A seguito dell’attenzione generata dalla nostra ricerca del 2016, il governo della Repubblica Democratica del Congo ha creato una commissione sul lavoro minorile nel settore minerario e ha redatto una nuova strategia destinata a non avere più minori impiegati nelle miniere artigianali entro il 2025. Se è ancora troppo presto per valutare l’impatto di questi provvedimenti, va notato che la strategia manca di un calendario, non prevede l’assegnazione di responsabilità precise e manca di un piano operativo di attuazione.
Huayou Cobalt, l’attore fondamentale di collegamento tra le miniere della Repubblica Democratica del Congo e le aziende esaminate dal rapporto, ha fatto registrare alcuni passi avanti dal 2016 ed è diventato maggiormente trasparente. Tuttavia, resta difficile esaminare la qualità e l’efficacia dei suoi controlli di “due diligence”.
Le aziende hanno la responsabilità di identificare, prevenire, risolvere e rendere conto sulle violazioni dei diritti umani lungo la loro catena di fornitori.
La messa a disposizione delle valutazioni sui rischi per i diritti umani resta uno sviluppo fondamentale che nessuna delle aziende esaminate ha ancora intrapreso.
Laddove un’azienda abbia favorito il lavoro dei minori o degli adulti in condizioni terribili, o ne abbia tratto beneficio, essa dovrà rimediare al danno subito. Ciò significa agire insieme alle altre aziende e al governo locale per impedire le peggiori forme di lavoro minorile e sostenere la reintegrazione dei minori nella scuola, prendersi cura della loro salute e provvedere ai loro bisogni psicologici.

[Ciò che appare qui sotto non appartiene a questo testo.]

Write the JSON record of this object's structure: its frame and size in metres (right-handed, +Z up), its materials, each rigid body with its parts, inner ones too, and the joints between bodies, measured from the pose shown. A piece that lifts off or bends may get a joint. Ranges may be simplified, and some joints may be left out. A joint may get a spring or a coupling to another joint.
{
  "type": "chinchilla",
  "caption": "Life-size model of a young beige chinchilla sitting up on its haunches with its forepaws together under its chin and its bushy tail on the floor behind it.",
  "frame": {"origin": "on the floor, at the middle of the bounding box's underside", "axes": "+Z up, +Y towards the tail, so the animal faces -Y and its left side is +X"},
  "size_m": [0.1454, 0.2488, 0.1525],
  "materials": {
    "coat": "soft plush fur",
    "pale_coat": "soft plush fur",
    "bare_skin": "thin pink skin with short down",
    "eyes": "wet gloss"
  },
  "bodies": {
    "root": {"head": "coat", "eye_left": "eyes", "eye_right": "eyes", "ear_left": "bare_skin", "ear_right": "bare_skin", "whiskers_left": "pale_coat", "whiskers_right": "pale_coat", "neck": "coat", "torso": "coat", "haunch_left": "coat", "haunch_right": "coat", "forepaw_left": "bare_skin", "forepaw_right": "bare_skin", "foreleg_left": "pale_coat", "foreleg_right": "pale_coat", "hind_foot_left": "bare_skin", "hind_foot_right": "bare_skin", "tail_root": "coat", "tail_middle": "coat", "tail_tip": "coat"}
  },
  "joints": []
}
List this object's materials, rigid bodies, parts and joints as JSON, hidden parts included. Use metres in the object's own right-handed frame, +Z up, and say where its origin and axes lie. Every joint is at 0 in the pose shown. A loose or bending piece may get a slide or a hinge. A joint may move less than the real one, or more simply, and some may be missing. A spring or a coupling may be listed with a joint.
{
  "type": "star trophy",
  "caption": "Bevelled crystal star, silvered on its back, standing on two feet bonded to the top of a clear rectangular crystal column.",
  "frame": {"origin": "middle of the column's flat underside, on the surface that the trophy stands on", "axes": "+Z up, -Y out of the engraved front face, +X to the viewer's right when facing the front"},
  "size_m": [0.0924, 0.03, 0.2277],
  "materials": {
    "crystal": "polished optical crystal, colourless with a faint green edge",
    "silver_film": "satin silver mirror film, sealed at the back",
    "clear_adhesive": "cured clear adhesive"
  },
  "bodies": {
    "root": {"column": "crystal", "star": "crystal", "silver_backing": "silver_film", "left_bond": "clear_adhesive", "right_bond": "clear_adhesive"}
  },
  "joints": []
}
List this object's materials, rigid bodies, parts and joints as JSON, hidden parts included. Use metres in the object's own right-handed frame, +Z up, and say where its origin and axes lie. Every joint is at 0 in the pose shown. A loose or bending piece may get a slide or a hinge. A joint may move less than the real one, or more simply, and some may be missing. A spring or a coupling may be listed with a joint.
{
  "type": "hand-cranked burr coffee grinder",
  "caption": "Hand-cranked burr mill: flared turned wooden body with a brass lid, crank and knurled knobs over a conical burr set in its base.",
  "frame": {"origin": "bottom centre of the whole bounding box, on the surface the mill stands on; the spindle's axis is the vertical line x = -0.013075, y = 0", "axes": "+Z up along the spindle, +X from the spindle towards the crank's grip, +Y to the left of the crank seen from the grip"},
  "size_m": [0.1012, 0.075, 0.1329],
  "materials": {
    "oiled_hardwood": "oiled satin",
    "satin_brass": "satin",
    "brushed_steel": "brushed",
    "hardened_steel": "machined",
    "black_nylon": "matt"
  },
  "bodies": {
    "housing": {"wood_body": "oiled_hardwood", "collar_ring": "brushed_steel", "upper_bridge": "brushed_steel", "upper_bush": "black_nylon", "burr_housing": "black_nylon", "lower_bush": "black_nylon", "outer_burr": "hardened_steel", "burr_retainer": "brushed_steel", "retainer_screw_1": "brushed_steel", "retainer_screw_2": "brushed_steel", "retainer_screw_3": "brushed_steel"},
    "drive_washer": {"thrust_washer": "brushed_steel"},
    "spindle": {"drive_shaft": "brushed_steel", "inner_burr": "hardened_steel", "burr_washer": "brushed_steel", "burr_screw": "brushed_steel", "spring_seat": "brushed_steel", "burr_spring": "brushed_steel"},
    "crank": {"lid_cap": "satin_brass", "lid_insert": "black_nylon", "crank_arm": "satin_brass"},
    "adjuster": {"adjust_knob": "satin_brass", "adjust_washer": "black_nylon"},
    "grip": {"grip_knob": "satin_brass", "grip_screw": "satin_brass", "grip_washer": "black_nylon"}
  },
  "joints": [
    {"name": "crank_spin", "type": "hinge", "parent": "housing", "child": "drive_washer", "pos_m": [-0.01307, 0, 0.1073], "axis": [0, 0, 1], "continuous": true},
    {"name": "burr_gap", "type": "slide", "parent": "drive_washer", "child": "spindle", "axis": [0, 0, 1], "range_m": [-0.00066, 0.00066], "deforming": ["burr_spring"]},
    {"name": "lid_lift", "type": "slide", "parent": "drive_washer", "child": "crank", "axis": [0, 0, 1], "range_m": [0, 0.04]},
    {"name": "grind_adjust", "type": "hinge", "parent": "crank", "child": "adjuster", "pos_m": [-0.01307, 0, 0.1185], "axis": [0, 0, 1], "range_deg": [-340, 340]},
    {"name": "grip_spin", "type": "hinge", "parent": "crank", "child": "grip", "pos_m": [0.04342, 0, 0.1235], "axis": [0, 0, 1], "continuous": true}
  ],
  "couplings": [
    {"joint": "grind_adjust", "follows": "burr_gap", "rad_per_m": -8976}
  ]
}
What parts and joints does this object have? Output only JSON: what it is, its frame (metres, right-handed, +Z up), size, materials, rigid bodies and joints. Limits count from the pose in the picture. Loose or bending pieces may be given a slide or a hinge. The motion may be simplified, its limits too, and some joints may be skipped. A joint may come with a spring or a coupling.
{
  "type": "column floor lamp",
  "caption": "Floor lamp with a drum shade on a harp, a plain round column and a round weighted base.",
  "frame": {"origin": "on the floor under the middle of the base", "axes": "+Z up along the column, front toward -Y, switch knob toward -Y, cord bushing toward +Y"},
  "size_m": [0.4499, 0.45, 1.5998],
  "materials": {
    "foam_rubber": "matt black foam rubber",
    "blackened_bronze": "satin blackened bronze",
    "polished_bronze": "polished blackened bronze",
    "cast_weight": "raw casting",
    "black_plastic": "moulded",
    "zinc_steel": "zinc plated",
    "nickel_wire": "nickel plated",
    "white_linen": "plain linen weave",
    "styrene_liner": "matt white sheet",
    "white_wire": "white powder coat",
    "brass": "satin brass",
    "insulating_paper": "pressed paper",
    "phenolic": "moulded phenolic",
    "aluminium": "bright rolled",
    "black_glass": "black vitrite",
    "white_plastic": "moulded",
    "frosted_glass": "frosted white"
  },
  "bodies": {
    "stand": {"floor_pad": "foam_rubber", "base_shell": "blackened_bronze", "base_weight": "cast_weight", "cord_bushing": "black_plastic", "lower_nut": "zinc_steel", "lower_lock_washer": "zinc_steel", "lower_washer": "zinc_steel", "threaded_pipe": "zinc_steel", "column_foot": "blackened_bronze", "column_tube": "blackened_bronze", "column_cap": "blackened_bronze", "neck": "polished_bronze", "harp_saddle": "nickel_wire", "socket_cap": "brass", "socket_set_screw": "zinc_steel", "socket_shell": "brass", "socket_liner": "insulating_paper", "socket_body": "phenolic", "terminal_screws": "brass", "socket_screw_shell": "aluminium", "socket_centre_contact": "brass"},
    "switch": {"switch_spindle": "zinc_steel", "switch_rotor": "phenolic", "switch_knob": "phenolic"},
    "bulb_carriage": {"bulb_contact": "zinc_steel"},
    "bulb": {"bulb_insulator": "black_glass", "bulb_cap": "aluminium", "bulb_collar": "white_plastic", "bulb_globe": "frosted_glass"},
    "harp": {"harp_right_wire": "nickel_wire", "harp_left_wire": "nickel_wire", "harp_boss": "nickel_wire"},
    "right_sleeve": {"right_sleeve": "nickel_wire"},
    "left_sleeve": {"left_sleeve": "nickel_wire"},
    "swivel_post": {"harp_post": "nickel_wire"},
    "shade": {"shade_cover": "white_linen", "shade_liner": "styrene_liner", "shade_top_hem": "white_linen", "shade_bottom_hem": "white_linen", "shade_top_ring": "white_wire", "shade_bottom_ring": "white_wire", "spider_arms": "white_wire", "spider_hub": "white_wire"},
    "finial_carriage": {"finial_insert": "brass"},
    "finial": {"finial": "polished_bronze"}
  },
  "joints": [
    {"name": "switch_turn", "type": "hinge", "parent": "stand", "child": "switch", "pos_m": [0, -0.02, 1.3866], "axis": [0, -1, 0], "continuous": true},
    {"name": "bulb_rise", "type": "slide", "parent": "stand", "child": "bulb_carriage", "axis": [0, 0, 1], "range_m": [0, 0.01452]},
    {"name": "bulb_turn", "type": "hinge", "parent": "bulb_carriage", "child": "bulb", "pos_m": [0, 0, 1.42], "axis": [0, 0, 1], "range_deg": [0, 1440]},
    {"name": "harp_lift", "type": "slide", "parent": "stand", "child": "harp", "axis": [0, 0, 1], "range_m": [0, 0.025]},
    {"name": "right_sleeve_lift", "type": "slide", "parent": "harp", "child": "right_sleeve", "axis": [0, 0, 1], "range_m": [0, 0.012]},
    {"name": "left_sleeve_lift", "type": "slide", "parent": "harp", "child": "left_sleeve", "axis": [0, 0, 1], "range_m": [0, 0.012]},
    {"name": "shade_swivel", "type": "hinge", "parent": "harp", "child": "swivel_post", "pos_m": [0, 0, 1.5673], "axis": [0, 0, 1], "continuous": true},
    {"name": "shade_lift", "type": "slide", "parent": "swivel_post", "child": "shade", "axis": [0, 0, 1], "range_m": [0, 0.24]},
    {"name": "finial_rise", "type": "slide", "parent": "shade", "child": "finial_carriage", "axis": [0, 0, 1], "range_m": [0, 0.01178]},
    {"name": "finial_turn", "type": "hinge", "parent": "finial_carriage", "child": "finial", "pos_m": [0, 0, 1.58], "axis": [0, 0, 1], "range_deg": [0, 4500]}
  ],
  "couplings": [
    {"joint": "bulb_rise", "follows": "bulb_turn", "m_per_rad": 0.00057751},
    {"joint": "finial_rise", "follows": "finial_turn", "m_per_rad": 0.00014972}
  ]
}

Amnesty International ha scritto alle 29 aziende e ha fornito loro l’opportunità di commentare le conclusioni preliminari. Le seguenti compagnie hanno espresso disaccordo per il punteggio loro assegnato su almeno uno dei cinque criteri-guida: Apple, BMW, Dell, Fiat-Chrysler, General Motors, HP, Hunan Shanshan, Microsoft, Sony, Tesla e Tianjin Lishen. Copie delle risposte integrali delle aziende sono a disposizione su richiesta.
Le domande rivolte alle aziende riflettono il quadro di riferimento in cinque punti sulla “due diligence” elaborato dall’Organizzazione per la cooperazione economica e lo sviluppo nelle sue “Linee-guida sulla due diligence sulla catena di fornitori responsabili di minerali provenienti da zone di conflitto e da aree ad alto rischio“.